36. An image intensifier tube according to claim 35, wherein the output surface of the multiplying means is brought to a determined potential starting from a first set of conducting attachment means through a third internal electrical connection, and the input surface of the multiplying means is brought to a determined potential starting from a second set of conducting attachment means through a fourth internal electrical connection.

37. An image intensifier tube according to claim 36, wherein the third and fourth connections are essentially located in a same plane perpendicular to the axial direction of the tube.

38. An image intensifier tube according to claim 36, wherein the multiplying means comprises vias passing through the plate from the input surface to the output surface, each via being in contact with a conducting attachment means of the second set so as to bring the input surface of the multiplying means to a determined potential.

39. An image intensifier tube according to claim 36, wherein the each attachment means of the first set is arranged alternately with an attachment means of the second set.

40. An image intensifier tube according to claim 36, wherein the attachment means of the first set are arranged on to a first determined sector of the opening, and the attachment means of the second set are arranged on a second sector of the opening different from the first sector.

41. An image intensifier tube according to claim 33, wherein the attachment means includes indium balls.

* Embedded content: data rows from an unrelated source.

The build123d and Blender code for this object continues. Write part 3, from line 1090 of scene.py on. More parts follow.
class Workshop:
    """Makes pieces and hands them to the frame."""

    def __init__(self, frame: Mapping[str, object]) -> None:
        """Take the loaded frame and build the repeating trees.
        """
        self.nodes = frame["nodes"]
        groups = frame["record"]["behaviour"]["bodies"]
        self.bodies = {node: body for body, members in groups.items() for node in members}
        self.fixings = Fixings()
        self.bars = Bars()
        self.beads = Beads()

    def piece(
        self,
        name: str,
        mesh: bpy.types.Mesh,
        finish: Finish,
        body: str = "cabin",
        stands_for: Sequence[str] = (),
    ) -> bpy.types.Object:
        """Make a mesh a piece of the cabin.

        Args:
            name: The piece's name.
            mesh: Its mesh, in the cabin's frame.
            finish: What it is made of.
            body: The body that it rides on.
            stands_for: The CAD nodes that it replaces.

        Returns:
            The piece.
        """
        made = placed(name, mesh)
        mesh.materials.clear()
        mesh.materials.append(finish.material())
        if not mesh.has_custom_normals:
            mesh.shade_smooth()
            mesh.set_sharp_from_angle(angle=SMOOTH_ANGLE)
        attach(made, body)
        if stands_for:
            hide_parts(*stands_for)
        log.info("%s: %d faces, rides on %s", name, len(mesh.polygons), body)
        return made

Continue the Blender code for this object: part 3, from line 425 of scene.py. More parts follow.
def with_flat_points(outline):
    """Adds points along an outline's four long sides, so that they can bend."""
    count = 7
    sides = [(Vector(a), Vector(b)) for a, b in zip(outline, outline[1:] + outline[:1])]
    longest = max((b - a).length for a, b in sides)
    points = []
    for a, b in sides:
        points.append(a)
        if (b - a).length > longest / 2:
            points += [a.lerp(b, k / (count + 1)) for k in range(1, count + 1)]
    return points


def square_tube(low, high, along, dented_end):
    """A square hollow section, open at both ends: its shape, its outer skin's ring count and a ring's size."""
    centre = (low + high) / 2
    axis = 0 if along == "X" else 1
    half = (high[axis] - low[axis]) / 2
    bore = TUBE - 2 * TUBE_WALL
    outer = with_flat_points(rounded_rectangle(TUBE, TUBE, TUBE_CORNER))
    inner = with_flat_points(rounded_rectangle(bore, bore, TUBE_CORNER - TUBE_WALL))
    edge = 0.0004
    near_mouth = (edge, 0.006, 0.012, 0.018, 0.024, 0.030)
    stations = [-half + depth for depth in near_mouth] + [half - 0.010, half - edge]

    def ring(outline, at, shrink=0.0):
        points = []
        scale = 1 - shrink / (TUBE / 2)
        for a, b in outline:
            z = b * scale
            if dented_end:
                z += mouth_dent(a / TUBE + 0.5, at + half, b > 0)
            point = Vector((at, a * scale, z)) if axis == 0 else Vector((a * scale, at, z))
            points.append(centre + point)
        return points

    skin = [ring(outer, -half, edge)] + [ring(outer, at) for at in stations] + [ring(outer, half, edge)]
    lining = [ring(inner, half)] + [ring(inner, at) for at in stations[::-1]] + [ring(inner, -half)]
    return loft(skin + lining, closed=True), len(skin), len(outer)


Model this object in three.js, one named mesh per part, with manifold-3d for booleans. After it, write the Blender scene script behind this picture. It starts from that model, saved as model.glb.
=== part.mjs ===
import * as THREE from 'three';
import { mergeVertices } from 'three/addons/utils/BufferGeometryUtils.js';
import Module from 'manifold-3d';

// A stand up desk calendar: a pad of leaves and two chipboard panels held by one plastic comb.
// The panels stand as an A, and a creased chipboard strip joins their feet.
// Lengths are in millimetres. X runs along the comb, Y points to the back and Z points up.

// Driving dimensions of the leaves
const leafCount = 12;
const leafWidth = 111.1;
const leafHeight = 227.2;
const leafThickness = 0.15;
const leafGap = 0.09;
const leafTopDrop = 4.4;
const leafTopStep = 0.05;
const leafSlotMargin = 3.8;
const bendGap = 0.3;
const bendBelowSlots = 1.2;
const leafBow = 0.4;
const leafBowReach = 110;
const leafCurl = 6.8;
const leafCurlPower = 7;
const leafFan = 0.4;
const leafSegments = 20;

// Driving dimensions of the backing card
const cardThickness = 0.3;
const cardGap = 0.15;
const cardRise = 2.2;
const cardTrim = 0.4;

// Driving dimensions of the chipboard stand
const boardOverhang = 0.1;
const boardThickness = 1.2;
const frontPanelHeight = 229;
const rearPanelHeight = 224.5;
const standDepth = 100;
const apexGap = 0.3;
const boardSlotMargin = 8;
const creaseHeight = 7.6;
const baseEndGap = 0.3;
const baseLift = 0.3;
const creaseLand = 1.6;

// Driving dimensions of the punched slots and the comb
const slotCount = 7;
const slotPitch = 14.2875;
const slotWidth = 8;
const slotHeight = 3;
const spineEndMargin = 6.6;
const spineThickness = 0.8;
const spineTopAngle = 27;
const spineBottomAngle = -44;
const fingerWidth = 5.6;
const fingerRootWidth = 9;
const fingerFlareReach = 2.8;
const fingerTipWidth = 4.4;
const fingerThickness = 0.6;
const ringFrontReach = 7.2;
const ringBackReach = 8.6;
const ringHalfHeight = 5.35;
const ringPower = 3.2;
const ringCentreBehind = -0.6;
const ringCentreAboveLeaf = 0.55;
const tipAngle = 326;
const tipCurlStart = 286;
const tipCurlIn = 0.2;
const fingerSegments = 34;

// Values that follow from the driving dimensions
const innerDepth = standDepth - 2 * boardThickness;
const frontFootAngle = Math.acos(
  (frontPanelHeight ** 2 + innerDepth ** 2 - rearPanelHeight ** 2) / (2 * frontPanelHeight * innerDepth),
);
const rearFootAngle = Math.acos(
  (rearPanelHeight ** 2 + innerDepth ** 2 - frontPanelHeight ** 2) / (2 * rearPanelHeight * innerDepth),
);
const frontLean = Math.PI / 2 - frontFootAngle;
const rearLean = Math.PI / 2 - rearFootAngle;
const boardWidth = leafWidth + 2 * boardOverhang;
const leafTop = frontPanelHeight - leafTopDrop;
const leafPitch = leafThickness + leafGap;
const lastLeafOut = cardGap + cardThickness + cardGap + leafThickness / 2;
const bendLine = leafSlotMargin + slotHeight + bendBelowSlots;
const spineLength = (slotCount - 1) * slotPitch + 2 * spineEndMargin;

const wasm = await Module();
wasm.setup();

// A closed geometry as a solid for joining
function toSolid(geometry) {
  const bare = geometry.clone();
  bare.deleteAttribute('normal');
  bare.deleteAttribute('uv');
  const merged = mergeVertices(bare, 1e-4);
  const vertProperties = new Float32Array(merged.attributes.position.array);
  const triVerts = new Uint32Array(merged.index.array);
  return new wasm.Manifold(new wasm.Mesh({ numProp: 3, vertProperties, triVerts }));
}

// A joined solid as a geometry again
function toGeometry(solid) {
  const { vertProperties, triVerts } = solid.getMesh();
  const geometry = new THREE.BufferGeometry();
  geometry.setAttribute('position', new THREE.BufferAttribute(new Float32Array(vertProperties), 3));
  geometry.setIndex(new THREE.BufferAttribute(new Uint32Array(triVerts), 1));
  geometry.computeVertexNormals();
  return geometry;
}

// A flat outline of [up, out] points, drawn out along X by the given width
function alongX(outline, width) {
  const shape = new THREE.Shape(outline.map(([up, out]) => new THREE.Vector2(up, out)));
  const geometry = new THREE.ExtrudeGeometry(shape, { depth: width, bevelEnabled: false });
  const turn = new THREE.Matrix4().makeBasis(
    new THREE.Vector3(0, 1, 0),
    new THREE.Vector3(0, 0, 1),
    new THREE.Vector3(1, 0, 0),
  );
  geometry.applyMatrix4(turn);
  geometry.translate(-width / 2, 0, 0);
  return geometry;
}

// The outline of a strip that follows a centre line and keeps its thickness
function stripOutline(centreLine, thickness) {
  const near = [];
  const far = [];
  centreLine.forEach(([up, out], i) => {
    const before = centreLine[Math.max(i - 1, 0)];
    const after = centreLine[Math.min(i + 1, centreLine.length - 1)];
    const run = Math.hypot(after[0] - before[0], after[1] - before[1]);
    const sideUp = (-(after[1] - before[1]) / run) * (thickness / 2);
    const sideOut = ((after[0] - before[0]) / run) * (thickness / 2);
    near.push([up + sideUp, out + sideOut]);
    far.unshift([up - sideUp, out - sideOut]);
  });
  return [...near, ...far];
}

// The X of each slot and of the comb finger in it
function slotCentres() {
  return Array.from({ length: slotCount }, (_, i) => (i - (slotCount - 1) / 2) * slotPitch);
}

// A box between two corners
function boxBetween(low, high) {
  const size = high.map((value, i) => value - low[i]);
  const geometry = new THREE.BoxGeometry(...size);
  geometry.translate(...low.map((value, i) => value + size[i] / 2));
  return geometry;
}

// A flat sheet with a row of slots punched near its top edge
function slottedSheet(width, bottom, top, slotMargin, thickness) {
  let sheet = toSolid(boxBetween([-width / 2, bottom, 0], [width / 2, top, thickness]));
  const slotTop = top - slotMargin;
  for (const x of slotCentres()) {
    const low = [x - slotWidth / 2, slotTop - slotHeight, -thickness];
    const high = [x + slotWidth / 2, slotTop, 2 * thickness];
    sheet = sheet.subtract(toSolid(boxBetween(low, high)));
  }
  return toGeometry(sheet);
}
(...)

42. An image intensifier tube according to claim 23, wherein the at least one spacing means is arranged in contact with an upper surface of the substrate and with an output surface of the photocathode so as to maintain a constant spacing between the photocathode and the multiplying means.

43. An image intensifier tube according to claim 23, wherein the substrate comprises at least one spacing means arranged on an upper surface of the substrate and coming into contact with an output surface of the photocathode so as to maintain a constant spacing between the photocathode and said multiplying means.

44. A night vision system comprising an image intensifier tube according to claim 23.